- [STATED TASK]:
Up to and including the line with "and paper label.", reproduce the listing below exactly, beginning at its first line.

====== DATA ENTRIES ======

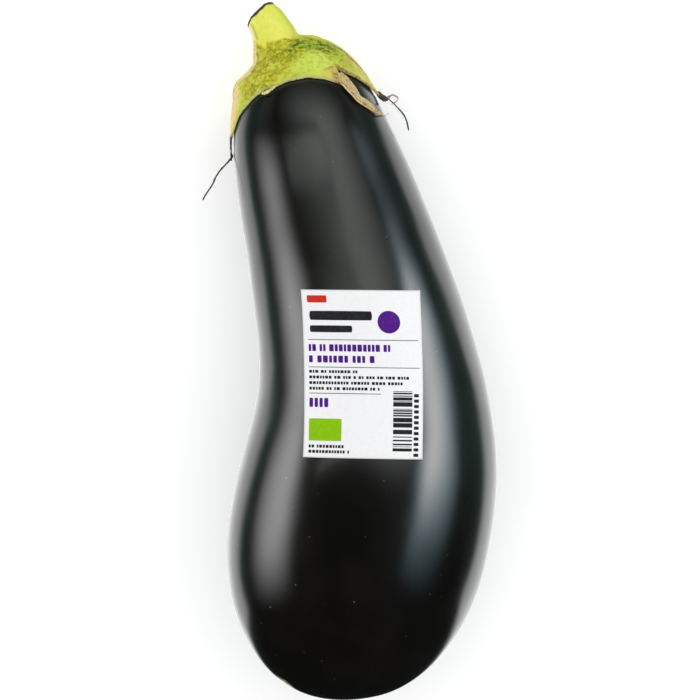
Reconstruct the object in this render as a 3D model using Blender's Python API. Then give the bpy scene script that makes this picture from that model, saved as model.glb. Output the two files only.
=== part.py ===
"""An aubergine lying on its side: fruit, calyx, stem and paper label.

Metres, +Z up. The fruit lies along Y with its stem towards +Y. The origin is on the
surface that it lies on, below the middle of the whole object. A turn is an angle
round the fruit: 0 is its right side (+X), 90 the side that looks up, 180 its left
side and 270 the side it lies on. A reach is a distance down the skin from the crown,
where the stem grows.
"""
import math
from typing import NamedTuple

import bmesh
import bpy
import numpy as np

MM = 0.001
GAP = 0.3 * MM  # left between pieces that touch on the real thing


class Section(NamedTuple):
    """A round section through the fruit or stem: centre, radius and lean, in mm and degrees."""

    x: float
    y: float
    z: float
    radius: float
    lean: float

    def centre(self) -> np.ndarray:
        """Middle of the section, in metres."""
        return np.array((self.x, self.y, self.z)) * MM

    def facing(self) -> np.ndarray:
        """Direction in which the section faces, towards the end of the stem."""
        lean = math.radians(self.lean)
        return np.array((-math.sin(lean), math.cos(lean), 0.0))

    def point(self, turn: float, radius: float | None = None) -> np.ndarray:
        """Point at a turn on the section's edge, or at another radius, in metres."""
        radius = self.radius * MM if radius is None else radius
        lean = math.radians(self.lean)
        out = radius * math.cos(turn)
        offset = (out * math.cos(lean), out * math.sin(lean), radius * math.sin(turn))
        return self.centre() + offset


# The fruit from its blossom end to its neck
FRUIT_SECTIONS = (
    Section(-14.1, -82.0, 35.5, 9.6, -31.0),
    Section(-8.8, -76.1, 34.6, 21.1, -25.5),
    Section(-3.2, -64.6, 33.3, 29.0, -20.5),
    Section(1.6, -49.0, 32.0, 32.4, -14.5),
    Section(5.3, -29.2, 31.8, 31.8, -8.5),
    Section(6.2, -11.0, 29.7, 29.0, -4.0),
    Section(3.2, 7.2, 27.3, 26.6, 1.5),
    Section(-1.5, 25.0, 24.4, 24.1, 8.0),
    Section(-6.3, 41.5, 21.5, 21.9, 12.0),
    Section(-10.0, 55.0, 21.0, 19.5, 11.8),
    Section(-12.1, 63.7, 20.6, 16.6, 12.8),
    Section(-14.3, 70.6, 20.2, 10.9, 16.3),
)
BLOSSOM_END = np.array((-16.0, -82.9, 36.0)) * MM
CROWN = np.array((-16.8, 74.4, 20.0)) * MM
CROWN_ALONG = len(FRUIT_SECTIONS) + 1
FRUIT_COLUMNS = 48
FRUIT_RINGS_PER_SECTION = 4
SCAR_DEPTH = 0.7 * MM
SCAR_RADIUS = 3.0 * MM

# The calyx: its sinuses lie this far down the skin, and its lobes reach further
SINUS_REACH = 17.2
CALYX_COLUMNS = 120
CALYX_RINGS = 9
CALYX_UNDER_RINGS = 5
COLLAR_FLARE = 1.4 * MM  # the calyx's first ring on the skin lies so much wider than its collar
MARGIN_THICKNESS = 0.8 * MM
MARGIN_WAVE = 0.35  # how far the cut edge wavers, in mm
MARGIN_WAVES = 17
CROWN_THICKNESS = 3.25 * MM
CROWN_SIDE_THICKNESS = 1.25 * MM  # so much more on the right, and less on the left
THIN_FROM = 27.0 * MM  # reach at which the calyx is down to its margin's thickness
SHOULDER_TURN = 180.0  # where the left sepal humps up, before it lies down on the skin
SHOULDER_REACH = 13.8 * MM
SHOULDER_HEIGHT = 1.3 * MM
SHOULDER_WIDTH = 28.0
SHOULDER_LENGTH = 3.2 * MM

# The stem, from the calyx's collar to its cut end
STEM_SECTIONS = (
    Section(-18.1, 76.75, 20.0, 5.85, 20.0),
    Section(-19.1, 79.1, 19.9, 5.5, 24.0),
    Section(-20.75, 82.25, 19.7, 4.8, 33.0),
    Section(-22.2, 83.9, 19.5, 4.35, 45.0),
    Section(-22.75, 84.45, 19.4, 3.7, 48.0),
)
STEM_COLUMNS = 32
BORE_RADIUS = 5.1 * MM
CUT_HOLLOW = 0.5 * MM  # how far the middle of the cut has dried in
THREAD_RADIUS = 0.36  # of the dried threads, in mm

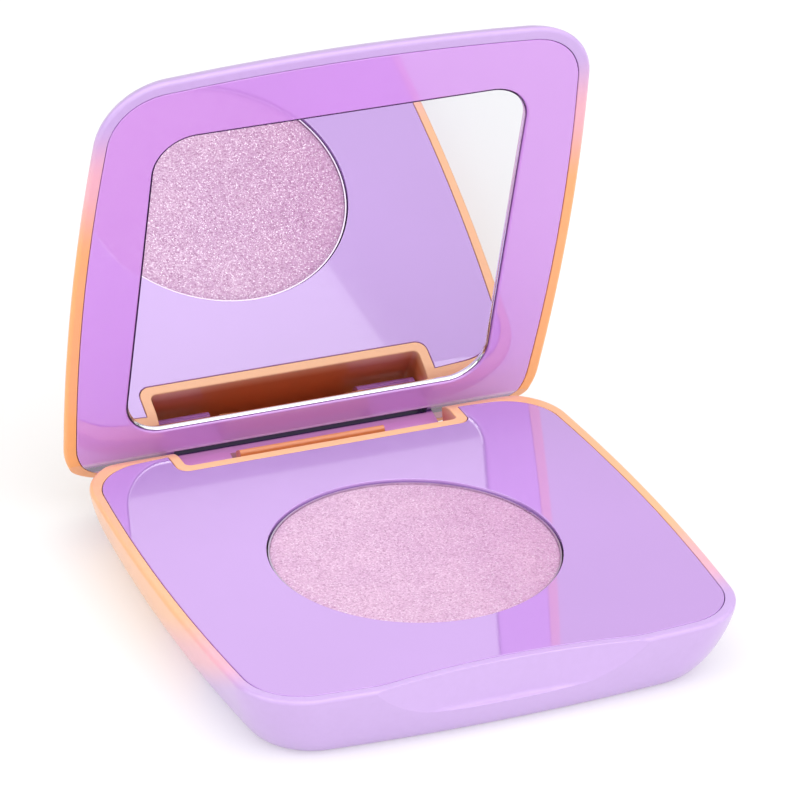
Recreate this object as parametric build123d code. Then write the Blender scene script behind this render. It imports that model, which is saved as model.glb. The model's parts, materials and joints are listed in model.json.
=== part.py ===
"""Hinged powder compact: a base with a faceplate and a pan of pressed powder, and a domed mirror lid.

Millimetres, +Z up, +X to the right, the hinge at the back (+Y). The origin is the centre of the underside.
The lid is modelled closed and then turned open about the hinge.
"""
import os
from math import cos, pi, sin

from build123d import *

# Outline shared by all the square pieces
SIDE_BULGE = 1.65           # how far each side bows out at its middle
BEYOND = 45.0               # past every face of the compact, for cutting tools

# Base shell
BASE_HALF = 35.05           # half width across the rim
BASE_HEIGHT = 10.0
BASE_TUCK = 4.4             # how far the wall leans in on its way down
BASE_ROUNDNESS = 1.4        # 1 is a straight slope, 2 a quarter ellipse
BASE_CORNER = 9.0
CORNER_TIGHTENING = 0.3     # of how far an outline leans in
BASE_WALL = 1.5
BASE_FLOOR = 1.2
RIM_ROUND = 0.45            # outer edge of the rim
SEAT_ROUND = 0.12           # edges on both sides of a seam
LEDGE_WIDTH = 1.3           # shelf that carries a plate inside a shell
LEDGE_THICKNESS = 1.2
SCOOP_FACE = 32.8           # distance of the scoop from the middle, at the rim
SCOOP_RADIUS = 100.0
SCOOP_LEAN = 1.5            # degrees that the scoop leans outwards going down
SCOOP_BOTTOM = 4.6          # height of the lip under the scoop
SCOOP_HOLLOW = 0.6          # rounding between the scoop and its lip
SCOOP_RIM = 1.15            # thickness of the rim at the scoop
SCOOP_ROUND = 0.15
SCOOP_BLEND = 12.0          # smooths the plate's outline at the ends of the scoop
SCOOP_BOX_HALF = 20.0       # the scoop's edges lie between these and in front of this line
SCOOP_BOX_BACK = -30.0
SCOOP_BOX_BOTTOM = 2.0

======

- [EXERCISE RESPONSE]:
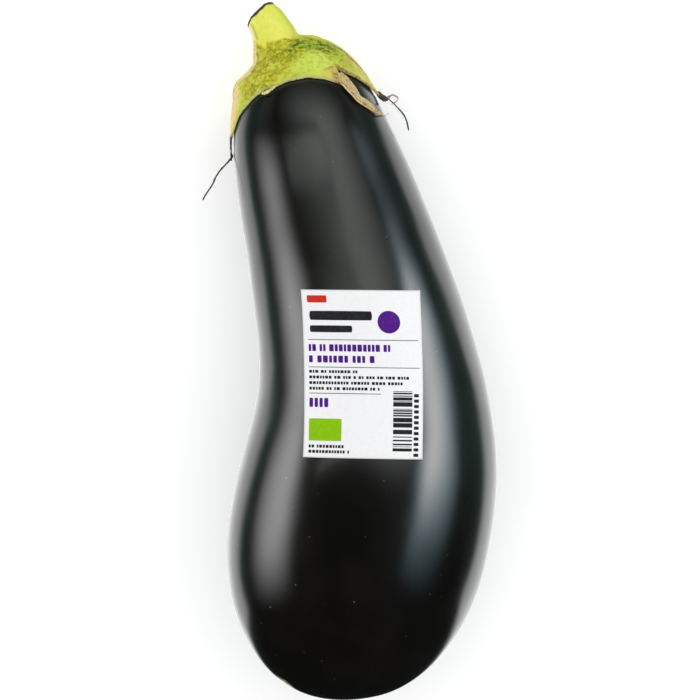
Reconstruct the object in this render as a 3D model using Blender's Python API. Then give the bpy scene script that makes this picture from that model, saved as model.glb. Output the two files only.
=== part.py ===
"""An aubergine lying on its side: fruit, calyx, stem and paper label.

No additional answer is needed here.